The US seems new, but she’s learning

Far From Home: Tanya Evangelista, The Philippines


Image by titus_jr0 from Pixabay

Strong ties keep Tanya connected to the Philippines.

Last year, when Tanya Evangelista was 16 years old, she moved from the Philippines and started going to Armijo High School.

When she was living in the Philippines, she had all of her friends, but once she moved to the U.S. she only had her sister. “It’s kind of a massive change,” she said.

While she’s only been in the United States for a short time, she has noticed a lot of differences from her home country, differences in the weather, the food, the people and their attitudes. Evangelista is more comfortable in the Philippines because “my friends and family are there,” she said. “I am closer with them than the people here.”

Evangelista said that she adjusted quickly after moving from the Philippines. It wasn’t just moving to a different country, though. It was also the adjustment to moving to a new school, and both take a lot of adaptability. “You don’t know anyone, you don’t know their culture,” she said. All she knew about the cultures of the U.S. was through the media.
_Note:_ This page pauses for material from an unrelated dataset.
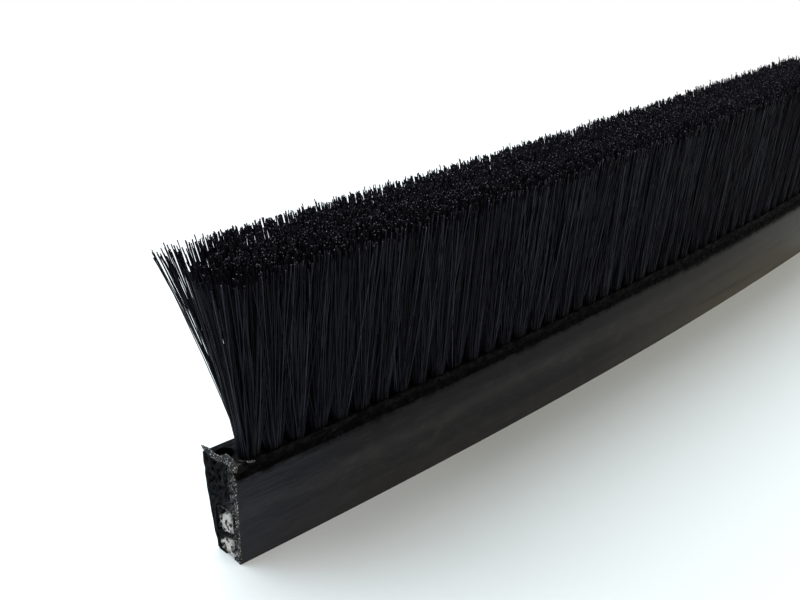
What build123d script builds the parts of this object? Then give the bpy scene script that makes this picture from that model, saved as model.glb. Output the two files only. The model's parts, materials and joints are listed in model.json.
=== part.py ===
from build123d import *

import math
import os
import random

# Brush seal strip, sizes in millimetres. It stands on its rail with the bristles up: +X runs
# along the strip, +Z is up and the front face looks towards -Y. The rail is bowed in plan, with
# both ends bent towards +Y. The origin is on the floor, in the middle of the strip's box.

# Length and bow
pitches = 43
bow_radius = 2066.0

# Tuft holes, drilled from the top in two staggered rows
hole_radius = 2.3
hole_depth = 10.5
hole_wall = 1.6
row_wall = 0.8
front_edge = 1.2
back_edge = 1.8

# Rail section
web_thickness = 2.3
back_foot = 2.2
back_bulge = 0.7
bevel_height = 2.7
bevel_depth = 1.0
corner_round = 0.5

# Channel under the rail, split by a thin rib
front_wall = 2.7
back_wall = 1.6
sole_thickness = 0.6
slot_width = 3.0
slot_setback = 0.5
notch_radius = 0.8
lower_room = 4.3
upper_room = 5.1
channel_shoulder = 1.4
rib_rise = 0.9
rib_thickness = 0.6
filler_clearance = 0.2

# Tufts: a folded bundle in each hole, fanned out above it
tuft_clearance = 0.1
fold_thickness = 1.2
bristle_length = 46.6
front_reach = 6.0
back_reach = 20.0
row_gap = 0.5
tuft_gap = 0.5
knee_height = 17.0
knee_share = 0.58
end_reach = 6.0
end_decay = 1.3
crown_valleys = 3
valley_depth = 2.6
edge_drop = 1.3
crown_jitter = 0.7
crown_tilt = 7.0

# Anchors: flat wire driven across each fold
anchor_thickness = 0.5
anchor_width = 1.8
anchor_clearance = 0.1

# Length and bow that follow from the holes
hole_pitch = 2 * hole_radius + hole_wall
strip_length = hole_pitch * pitches
half_length = strip_length / 2
half_angle = math.degrees(half_length / bow_radius)
sagitta = bow_radius * (1 - math.cos(math.radians(half_angle)))
front_face = (front_reach - back_reach - sagitta) / 2
bow_centre = front_face + bow_radius
bow_axis = Axis((0, bow_centre, 0), (0, 0, 1))

# Depths behind the front face
front_row = front_edge + hole_radius
back_row = front_row + math.sqrt((2 * hole_radius + row_wall) ** 2 - (hole_pitch / 2) ** 2)
row_line = (front_row + back_row) / 2
rail_top_width = back_row + hole_radius + back_edge
slot_front = front_wall + slot_setback
rail_foot_width = slot_front + slot_width + back_foot

# Heights above the floor
rib_height = sole_thickness + lower_room
channel_height = rib_height + rib_thickness + upper_room
hole_floor = channel_height + web_thickness
rail_height = hole_floor + hole_depth
crown_height = rail_height + bristle_length

# Packed holes and shanks are hexagons. This is the angle that half a side takes up at the middle.
half_side = math.radians(30)
shank_radius = hole_radius - tuft_clearance


def station(along, back=0.0, up=0.0):
    """The place at a distance along the bowed front face, set back from it and raised."""
    turn = Location((0, bow_centre, 0), (0, 0, math.degrees(along / bow_radius)))
    return turn * Location((0, back - bow_radius, up))


def cross_plane(along, back=0.0, up=0.0, tilt=0.0):
    """The plane across the strip at a station: its x runs to the back, its y runs up."""
    frame = station(along, back, up) * Location((0, 0, 0), (0, tilt, 0))
    level = Plane(frame)
    return Plane(level.origin, x_dir=level.y_dir, z_dir=level.x_dir)


def back_face(height):
    """How far the back face stands from the front face at a height."""
    share = height / rail_height
    straight = rail_foot_width + (rail_top_width - rail_foot_width) * share
    return straight + 4 * back_bulge * share * (1 - share)


# Channel and rib outlines, drawn in the plane across the strip
inner_foot = back_face(0) - back_wall
inner_top = back_face(channel_height) - back_wall
shoulder_height = channel_height - channel_shoulder
channel_outline = [
    (front_wall, sole_thickness),
    (front_wall, shoulder_height),
    (front_wall + channel_shoulder, channel_height),
    (inner_top - channel_shoulder, channel_height),
    (inner_top, shoulder_height),
    (inner_foot, sole_thickness),
]
rib_outline = [
    (front_wall / 2, rib_height),
    (inner_top, rib_height + rib_rise),
    (inner_top, rib_height + rib_rise + rib_thickness),
    (front_wall / 2, rib_height + rib_thickness),
]

# Hole places: both cut ends pass through a hole of the front row, which has lost its tuft, and
# the first hole of the back row has lost its own
front_holes = [-half_length + hole_pitch * n for n in range(pitches + 1)]
back_holes = [-half_length + hole_pitch * (n + 0.5) for n in range(pitches)]
front_tufts = front_holes[1:-1]
back_tufts = back_holes[1:]
cut_holes = [station(along, front_row, rail_height) for along in (front_holes[0], front_holes[-1])]
lost_hole = station(back_holes[0], back_row, rail_height)
front_sockets = [station(along, front_row) for along in front_tufts]
back_sockets = [station(along, back_row) for along in back_tufts]

# Rail: one extruded section bent round the bow's axis, with two staggered rows of blind holes in
# its land. The empty holes are round, as drilled. The packed ones have six sides, like the shanks
# that fill them.
with BuildPart() as rail:
    with BuildSketch(cross_plane(-half_length)):
        with BuildLine():
            sole = Line((back_face(0), 0), (0, 0))
            face = Line(sole @ 1, (0, rail_height - bevel_height))
            bevel = Line(face @ 1, (bevel_depth, rail_height))
            land = Line(bevel @ 1, (rail_top_width, rail_height))
            bulge = (back_face(rail_height / 2), rail_height / 2)
            ThreePointArc(land @ 1, bulge, sole @ 0)
        section = make_face()
        corners = section.vertices().filter_by_position(Axis.X, rail_foot_width, rail_top_width)
        fillet(corners, corner_round)
        Polygon(*channel_outline, align=None, mode=Mode.SUBTRACT)
        with Locations((front_wall, sole_thickness + notch_radius)):
            Circle(notch_radius, mode=Mode.SUBTRACT)
        with Locations((slot_front, 0)):
            Rectangle(slot_width, sole_thickness, align=Align.MIN, mode=Mode.SUBTRACT)
        Polygon(*rib_outline, align=None)
    revolve(axis=bow_axis, revolution_arc=2 * half_angle)
    with Locations(*cut_holes, lost_hole):
        Hole(hole_radius, depth=hole_depth)
    with BuildSketch(Plane.XY.offset(hole_floor)):
        with Locations(*front_sockets, *back_sockets):
            RegularPolygon(hole_radius, side_count=6, rotation=math.degrees(half_side))
    extrude(amount=hole_depth, mode=Mode.SUBTRACT)

# Filler: a light core in each chamber of the channel, below and above the rib
with BuildSketch() as chambers:
    Polygon(*channel_outline, align=None)
    Polygon(*rib_outline, align=None, mode=Mode.SUBTRACT)
    offset(amount=-filler_clearance, kind=Kind.INTERSECTION)
lower_chamber, upper_chamber = chambers.faces().sort_by(Axis.Y)

with BuildPart() as lower_filler:
    with BuildSketch(cross_plane(-half_length)):
        add(lower_chamber)
    revolve(axis=bow_axis, revolution_arc=2 * half_angle)

with BuildPart() as upper_filler:
    with BuildSketch(cross_plane(-half_length)):
        add(upper_chamber)
    revolve(axis=bow_axis, revolution_arc=2 * half_angle)


def long_hexagon(centre, half_width, half_depth):
    """A hexagon with two sides across the strip and a point to the front and to the back.

    Its sides keep their directions at every size, so a fan between two of them has flat walls.
    """
    across, back = centre
    shoulder = half_depth - half_width * math.tan(half_side)
    return [
        (across + half_width, back - shoulder),
        (across + half_width, back + shoulder),
        (across, back + half_depth),
        (across - half_width, back + shoulder),
        (across - half_width, back - shoulder),
        (across, back - half_depth),
    ]


def blend(low, high, share):
    """A value part of the way from low to high."""
    return low + (high - low) * share


class Fan:
    """How far one tuft spreads at its crown, measured from its own hole."""

    def __init__(self, hole_back, side_low, side_high, depth_low, depth_high):
        self.hole = (0, hole_back)
        self.centre = ((side_low + side_high) / 2, (depth_low + depth_high) / 2)
        self.half_width = (side_high - side_low) / 2
        self.half_depth = (depth_high - depth_low) / 2

    def outline(self, share):
        """The tuft's outline at a share of its full spread."""
        across = blend(self.hole[0], self.centre[0], share)
        back = blend(self.hole[1], self.centre[1], share)
        half_width = blend(shank_radius * math.cos(half_side), self.half_width, share)
        half_depth = blend(shank_radius, self.half_depth, share)
        return long_hexagon((across, back), half_width, half_depth)

    def ring(self, along, height, share):
        """The corners of that outline at a height, for the tuft at a place along the strip."""
        corners = self.outline(share)
        places = [station(along, back, height) * Location((across, 0, 0)) for across, back in corners]
        return [place.position for place in places]


def crown_cutter(fan, chance):
    """The region above a tuft's ragged crown, which has valleys with a lock between each two."""
    steps = 2 * crown_valleys
    low = fan.centre[1] - fan.half_depth - tuft_gap
    step = 2 * (fan.half_depth + tuft_gap) / steps
    drops = [edge_drop] + [valley_depth * (n % 2) for n in range(1, steps)] + [edge_drop]
    crown = [(low + step * n, -drop - chance.uniform(0, crown_jitter)) for n, drop in enumerate(drops)]
    return [(low, valley_depth), *crown, (low + steps * step, valley_depth)]


def make_tuft(along, fan, chance):
    """One tuft: a shank folded round its anchor in the hole, and a fan that ends in a crown."""
    window_back = fan.hole[1] - anchor_thickness / 2 - anchor_clearance
    window_up = hole_floor + fold_thickness - anchor_clearance
    window = (anchor_thickness + 2 * anchor_clearance, anchor_width + 2 * anchor_clearance)
    tilt = chance.uniform(-crown_tilt, crown_tilt)
    with BuildPart() as tuft:
        with BuildSketch(Plane(station(along, 0, hole_floor))):
            Polygon(*fan.outline(0), align=None)
        extrude(amount=hole_depth)
        for low, high in zip(storeys, storeys[1:]):
            ConvexPolyhedron(fan.ring(along, *low) + fan.ring(along, *high))
        with BuildSketch(cross_plane(along)):
            with Locations((window_back, window_up)):
                Rectangle(*window, align=Align.MIN)
        extrude(amount=hole_radius, both=True, mode=Mode.SUBTRACT)
        with BuildSketch(cross_plane(along, up=crown_height, tilt=tilt)):
            Polygon(*crown_cutter(fan, chance), align=None)
        extrude(amount=2 * hole_pitch, both=True, mode=Mode.SUBTRACT)
    return tuft.part


def tops(holes, nominal_step):
    """Where each tuft of a row starts and ends along the strip at its crown.

    The limits lie midway between holes. Near a cut end they move outwards, because nothing
    there holds the bristles in.
    """
    limits = [along - nominal_step / 2 for along in holes] + [holes[-1] + nominal_step / 2]
    low_reach = limits[0] + half_length + end_reach
    high_reach = half_length + end_reach - limits[-1]
    last = len(limits) - 1
    spread = []
    for n, limit in enumerate(limits):
        outwards = high_reach * math.exp((n - last) / end_decay) - low_reach * math.exp(-n / end_decay)
        spread.append(limit + outwards)
    return [(low + tuft_gap / 2, high - tuft_gap / 2) for low, high in zip(spread, spread[1:])]


chance = random.Random(11)
storeys = [(rail_height, 0), (rail_height + knee_height, knee_share), (crown_height, 1)]
front_depth = (-front_reach, row_line - row_gap / 2)
back_depth = (row_line + row_gap / 2, back_reach)

# Tufts: a front one and the back one beside it make each numbered pair
pairs = []
rows = zip(front_tufts, tops(front_tufts, hole_pitch), back_tufts, tops(back_tufts, hole_pitch))
for number, (front, front_top, back, back_top) in enumerate(rows, start=1):
    front_fan = Fan(front_row, front_top[0] - front, front_top[1] - front, *front_depth)
    back_fan = Fan(back_row, back_top[0] - back, back_top[1] - back, *back_depth)
    front_tuft = make_tuft(front, front_fan, chance)
    front_tuft.label = "front_tuft"
    back_tuft = make_tuft(back, back_fan, chance)
    back_tuft.label = "back_tuft"
    pairs.append(Compound(label=f"tufts_{number:02d}", children=[front_tuft, back_tuft]))

# Anchors: one in each fold, lying along the strip
anchor_length = 2 * (hole_radius * math.cos(half_side) - anchor_clearance)
anchor_up = hole_floor + fold_thickness
front_folds = [station(along, front_row, anchor_up) for along in front_tufts]
back_folds = [station(along, back_row, anchor_up) for along in back_tufts]
with BuildPart() as anchors:
    with Locations(*front_folds, *back_folds):
        Box(anchor_length, anchor_thickness, anchor_width, align=(Align.CENTER, Align.CENTER, Align.MIN))

os.makedirs("parts", exist_ok=True)
named = {"rail": rail, "lower_filler": lower_filler, "upper_filler": upper_filler, "anchors": anchors}
for name, piece in named.items():
    piece.part.label = name
    export_step(piece.part, f"parts/{name}.step")
for pair in pairs:
    export_step(pair, f"parts/{pair.label}.step")
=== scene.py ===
"""A bowed black rail that carries two rows of tufted bristles, dressed and lit for its picture."""

import json
import logging
import math
from dataclasses import dataclass, field
from enum import Enum, IntEnum

import bmesh
import bpy
import numpy as np
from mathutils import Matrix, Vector, noise
from mathutils.geometry import delaunay_2d_cdt

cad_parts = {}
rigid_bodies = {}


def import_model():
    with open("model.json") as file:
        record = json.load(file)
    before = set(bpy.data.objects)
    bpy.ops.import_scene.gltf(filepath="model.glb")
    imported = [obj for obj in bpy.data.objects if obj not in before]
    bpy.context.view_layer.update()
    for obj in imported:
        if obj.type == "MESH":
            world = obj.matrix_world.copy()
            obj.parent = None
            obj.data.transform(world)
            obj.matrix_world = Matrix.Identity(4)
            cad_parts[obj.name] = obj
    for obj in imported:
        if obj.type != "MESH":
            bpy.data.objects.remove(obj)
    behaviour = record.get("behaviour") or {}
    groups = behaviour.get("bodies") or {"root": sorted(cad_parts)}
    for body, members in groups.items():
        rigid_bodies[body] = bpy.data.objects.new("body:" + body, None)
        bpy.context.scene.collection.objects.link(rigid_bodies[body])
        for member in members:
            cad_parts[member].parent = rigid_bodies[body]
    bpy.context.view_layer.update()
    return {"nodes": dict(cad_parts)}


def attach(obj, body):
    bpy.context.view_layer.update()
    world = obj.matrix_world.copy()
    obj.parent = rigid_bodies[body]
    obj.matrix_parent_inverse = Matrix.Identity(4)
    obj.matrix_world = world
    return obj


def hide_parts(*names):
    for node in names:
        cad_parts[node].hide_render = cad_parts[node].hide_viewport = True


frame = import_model()

log = logging.getLogger("brush_strip")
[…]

The media prepared her for many things, but she still misses some of the things she’s more familiar with. For instance, the food here is “a lot bigger than the food in the Philippines,” she said, and she identified that the U.S. is more diverse than the Philippines. “Everyone else is also from other countries as well,” she said.

There are a lot of differences in education, too. The schools in the U.S. are more spacious than the schools in the Philippines, for interest. The schools in the Philippines have all the grades in one (elementary school-high school) unlike the schools in the U.S..

Evangelista did notice that media in the Philippines is similar to that in the U.S. “They focus on locally and also focus on internationally,” she said. The words may be different, but each culture has distinct slang. Some slang words in the Philippines are “Jowa” which means “girlfriend” or “boyfriend”, “Kilig” which means “being flattered when someone compliments you”, and “Lodi” which means “idol”.